Under the “Safe Haven” Act passed for the Kosovars, refugees given temporary visas must leave after three months and have no legal rights in Australian whatsoever. The Act declares that any application they attempt to make for refugee status or any other category of visa shall be invalid. Refugees have no right to appeal to a tribunal or court against any decision that the government makes to refuse, cancel or cut short their visas. They can be deported, without appeal, on arbitrary grounds, including endangering “national security”, inciting “disorder” and harming Australia's “international relations”.

Among those calling for the Australian government to provide refuge is the Northern Territory Ethnic Communities Council, based in Darwin, the city closest to Timor. “Hurry up please, people are dying,” said the council's Nina Lemos, who has lost contact with her family members who fled Dili, the now-deserted East Timorese capital, earlier this week. “There is nothing that the Australian people can do, except apply pressure to the government.”

The government's callous indifference to such pleas is consistent with the official record since the Indonesian invasion of East Timor in December 1975. All Australian governments have refused asylum to East Timorese refugees.

Just last year the Howard government fought a battle in the Federal Court over its refusal to grant refugee status to several thousand Timorese people living in legal limbo in Australia. In the case of Lay Kon Tji v Minister for Immigration and Ethnic Affairs, Ruddock and the government insisted that the East Timorese were not refugees because they could seek entry to Portugal—on the other side of the world. Even though Canberra is the only Western administration to recognise the Indonesian annexation of East Timor, the Howard government cynically based its legal argument on the fact that, according to the United Nations, Portugal remained the sovereign power over the half-island.

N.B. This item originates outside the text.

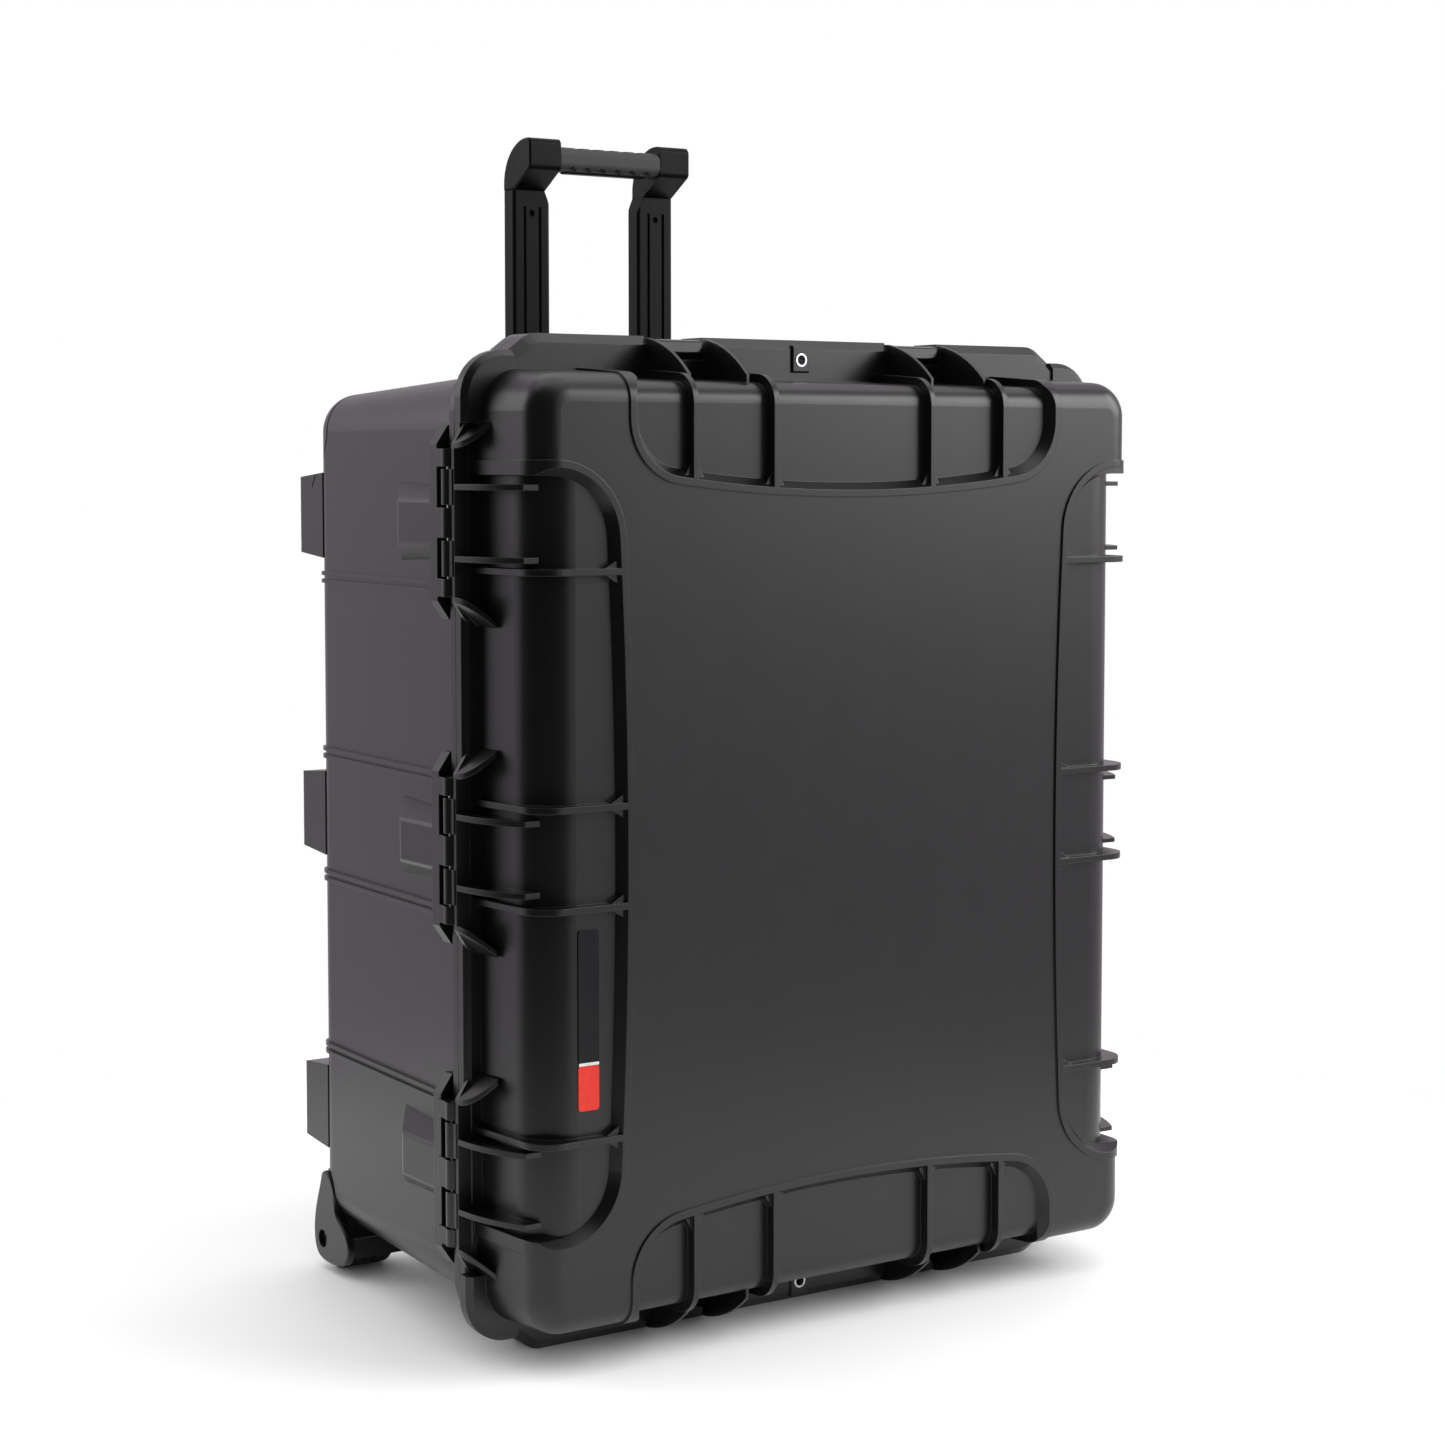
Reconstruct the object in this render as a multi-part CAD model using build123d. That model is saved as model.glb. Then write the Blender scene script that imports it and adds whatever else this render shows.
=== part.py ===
from build123d import *
from math import radians, tan
import os

# Large wheeled equipment case, standing on its short end with the trolley handle drawn out.
# Millimetres, +Z up. X runs from the hinge side (-X) to the latch side (+X).
# Y runs from the lid front (-Y) to the trolley side (+Y). The origin is under the middle.

# Driving dimensions
MID_Z = 436.0              # height of the case's middle, also half its height on its end bands
LID_FRONT = -230.0         # plane of the raised rims on the lid
PARTING = -118.0           # where lid and base meet
PARTING_GAP = 0.2          # half the gap between the two flanges
BASE_BACK = 195.0          # back wall of the base
REAR = 230.0               # plane of the rear feet and trolley housing
FLANGE_X, FLANGE_Z = 336.0, 416.0
FLANGE_CORNER = 46.0
FLANGE_BEVEL = 5.0
LIP_X, LIP_Z = 343.0, 421.0    # raised lip round the lid's corners, between the bands and the hinges
LIP_CORNER = 40.0
LIP_FRONT = -146.0
LIP_FROM_X, LIP_FROM_Z = 294.0, 360.0
LID_FLANGE_FRONT = -132.0
BASE_FLANGE_BACK = -109.0
BAND_HALF = 302.0          # raised end bands, half length along X at their feet
BAND_RAMP = 27.0           # length of the ramp at each end of a band
BAND_BEVEL = 8.0
BAND_SHOULDER = 26.0
BAND_RISE = MID_Z - FLANGE_Z
LID_BAND_FRONT = -144.0
BASE_BAND_BACK = -96.0

# Lid dome: rims, main panel and recess floor are three nested tapered blocks
RIM_X, RIM_Z = 329.0, 408.0
LID_ROOT = -131.0
LID_TAPER = 4.0
PANEL_DROP = 1.8
FLOOR_DROP = 10.0
FLOOR_SIDE_DROP = 7.5
LID_CORNER = 39.0
LID_SOFT = 26.0
WALL = 4.5
RIM_WIDTH = 6.0
RIB_WIDTH = 5.5
RIB_FOOT = 7.0
SIDE_ROLL = 38.0           # radius over which the side recesses roll into the side walls
SCOOP = 6.5                # how far the recess walls lean in over the recess depth

# Recesses of the lid: half length, inner edge at the middle and at the ends, corner radius
SIDE_RECESS = (323.0, 235.5, 246.0, 60.0)
END_RECESS = (226.0, 303.0, 321.5, 50.0)
RECESSES = {"left": SIDE_RECESS, "right": SIDE_RECESS, "top": END_RECESS, "bottom": END_RECESS}
RIBS = {"left": (41.9, 237.0), "right": (41.9, 237.0), "top": (84.7, 167.2), "bottom": (84.7, 167.2)}
RECESS_REACH = 800.0       # how far past the lid's edge a recess outline runs
NEAR_BACK = -170.0         # back of the deeper hollow under the main panel
SEAL_INSET = 9.0

# Base tub
TUB_X, TUB_Z = 329.0, 404.0
TUB_TAPER = 2.8
TUB_CORNER = 49.0
TUB_SOFT = 28.0
TUB_WALL = 5.0
BEAD_HEIGHTS = (57.5, 220.8)
BEAD_PITCH = 7.0
BEAD_WIDTH = 3.4
BEAD_PROUD = 2.6
FOOT_HEIGHTS = (-278.0, 0.0, 278.0)
GUARD_LINE = ((165.0, 880.0), (165.0, 786.0), (175.0, 768.0), (189.0, 758.0), (200.0, 740.0))
GUARD_GROOVE = 1.8
GUARD_DEPTH = 1.2
GUARD_IN = 272.0
FOOT_X, FOOT_Y = 279.0, 178.0
FOOT_ROOT, FOOT_END = (70.0, 79.0), (64.0, 70.0)
FOOT_SOFT = 5.0

# Hinges on the -X side
HINGE_HEIGHTS = (-276.5, 0.0, 276.5)
HINGE_OUT = 5.0
KNUCKLE_R = 7.0
HINGE_PIN_R = 2.5
RUNNING = 0.05
POCKET_DEPTH = 31.0
POCKET_MID = 74.0
LID_KNUCKLE = (15.0, 45.0)
BASE_KNUCKLES = ((-62.0, -47.0), (-12.6, 12.6), (47.0, 62.0))

# Latches: (side, place along that side)
LATCHES = (("right", -277.0), ("right", 0.0), ("right", 277.0),
           ("top", -130.0), ("top", 130.0), ("bottom", -130.0), ("bottom", 130.0))
LATCH_WIDTH = 46.0
LATCH_PIVOT = (5.0, -60.0)
LATCH_BARREL = 5.5
LATCH_PIN_R = 2.0
LATCH_TOP = 12.0
END_LATCH_TOP = 17.5
FIN_AT = 30.0
BAY_FIN, SIDE_FIN, HINGE_FIN = 3.2, 4.0, 5.0
EAR_WIDTH = 5.0
EAR_AT = 29.0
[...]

Even more recently—just weeks ago—Ruddock sent a top-level delegation headed by his departmental secretary to discuss with Indonesian immigration, police and military authorities joint action to stop refugees from Indonesia arriving by boat on Australia's shores. “Discussions during the visit to Indonesia focussed on extending existing co-operation with Defence, Immigration, Police and Customs authorities, and improving the exchange of information,” Ruddock said in a media release on September 2.

In others words, while posturing as a critic of the Jakarta-organised carnage in Timor, the Australian government is collaborating closely with the Indonesian military to prevent people fleeing from any part of Indonesia—including East Timor.

In the same media release, Ruddock boasted that the government had just deported 85 Chinese boat people, taking to 186 the number removed from the Port Hedland Detention Centre in two weeks. He said the removals clearly spelt out to potential “illegal” entrants that they would be detained and sent back as quickly as possible. One of the government's known concerns is to clear space in the 700-person facility for recent arrivals from Indonesia.

At the same time, the Howard government has stepped up its efforts to coerce the remaining Kosovar refugees to leave. Some 1,000 of the refugees are reported to be seeking to remain in Australia. The government has set an October 30 deadline for their departure and is offering what amounts to a bribe of $3,000 per adult and $500 per child for every family and individual who leaves before that date. Those who refuse will not only be denied the cash, but will face deportation under the “Safe Haven” Act.

The government's trampling on the democratic and legal rights of the Kosovar and Timorese refugees enjoys the bipartisan support of the Labor Party opposition as well as the Greens and Australian Democrats in the Senate. All endorsed the sweeping provisions of the “Safe Haven” Act, ensuring its swift, unanimous and little-known passage through both houses of parliament three months ago.